A Big Island charity
donates the money for
a new cage at the zoo


A Big Island animal charity gave the Orangutan Foundation $100,000 yesterday to help build a larger cage for Rusti at the Honolulu Zoo.

"I cannot thank you enough for the kindness in your heart and the graciousness in your soul," Orangutan Foundation founder Birute Galdikas said yesterday as she accepted the money from Chelsey Foundation founder Erin Keck, of Waimea, in front of Rusti's cage.

The money is in addition to the $200,000 the Orangutan Foundation has pledged for a new home for Rusti, Honolulu's only orangutan.

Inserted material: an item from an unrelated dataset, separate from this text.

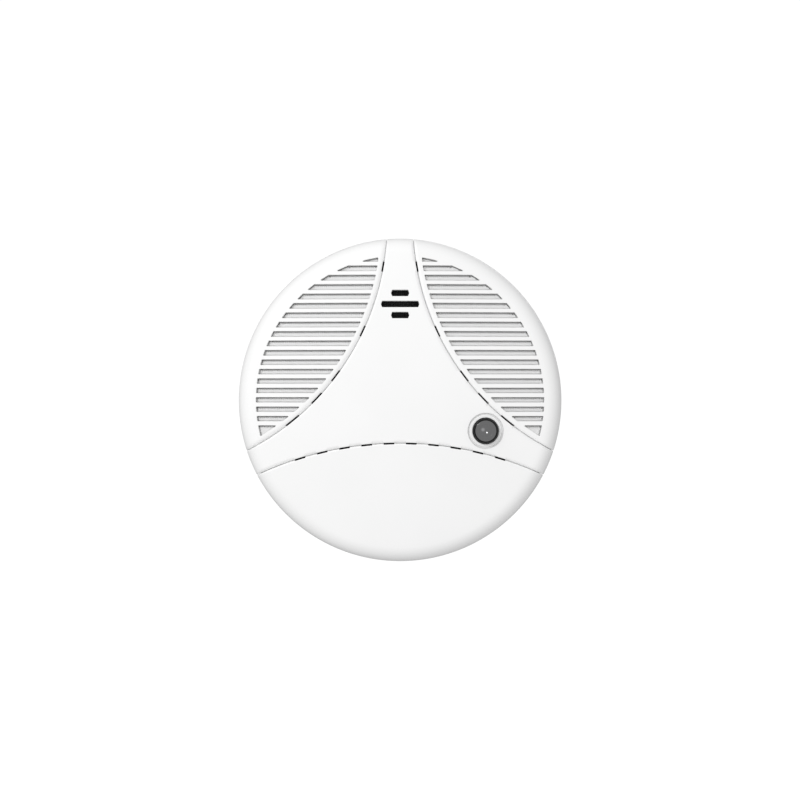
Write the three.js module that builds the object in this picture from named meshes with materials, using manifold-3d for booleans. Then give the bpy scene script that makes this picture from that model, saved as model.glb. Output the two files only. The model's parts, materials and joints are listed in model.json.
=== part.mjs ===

"Still more money is needed, but this brings us over the hump," said Galdikas.

The planned 86-foot-diameter cage encircling a 45-foot banyan tree, with an adjacent cement night house, has been estimated to cost $450,000.

City Managing Director Ben Lee said construction work on the cage could begin in 45 to 60 days.

The Orangutan Foundation, which owns Rusti, will hire a contractor to do the work, thus bypassing city procurement procedures, Lee said.

However, city officials, including Zoo Director Ken Redman and Enterprise Services Director Barry Fukunaga, will review and approve all construction documents, Lee added.

The city also will provide any necessary water, waste-water and electric hookup to the area, tree pruning, landscaping and site preparation, Lee said. The value of those services has not been estimated, he said.

Rusti first came to the Honolulu Zoo in 1997 on what was supposed to be a temporary stay.

When Mayor Jeremy Harris announced in February that Rusti would stay at the Honolulu Zoo permanently, he projected Rusti would be in his new home by summer. Now officials are hoping to get him moved by the end of the year.

Keck, who saw the orangutan for the first time yesterday, said: "Rusti is very special to me. I think he represents a specialness in the world."

Keck poured water into Rusti's mouth through openings in his cage and fed him a lei of carrots, celery and cabbage.

Keck's foundation, which she created in 1997, provides care for rescued horses and dogs near Waimea. "Ever since I was a little girl, I had a place in my heart for animals," she said.

Keck would not say how much her foundation has donated to other causes, but did say that the contribution for Rusti was its largest to date.

Under a written agreement with the city, the Orangutan Foundation will continue to pay for his $250 monthly food bill and a special keeper.

Drawings of Rusti's new home show it as having 15-foot-high fencing that will curve inward as an extra assurance that Rusti or any future orangutans could not climb it. It is to be made of fine-meshed fencing too small for his massive hands and feet.

Galdikas said yesterday that although the top of Rusti's cage will be open, he would not be able to jump out of the cage from a tree and over the fence.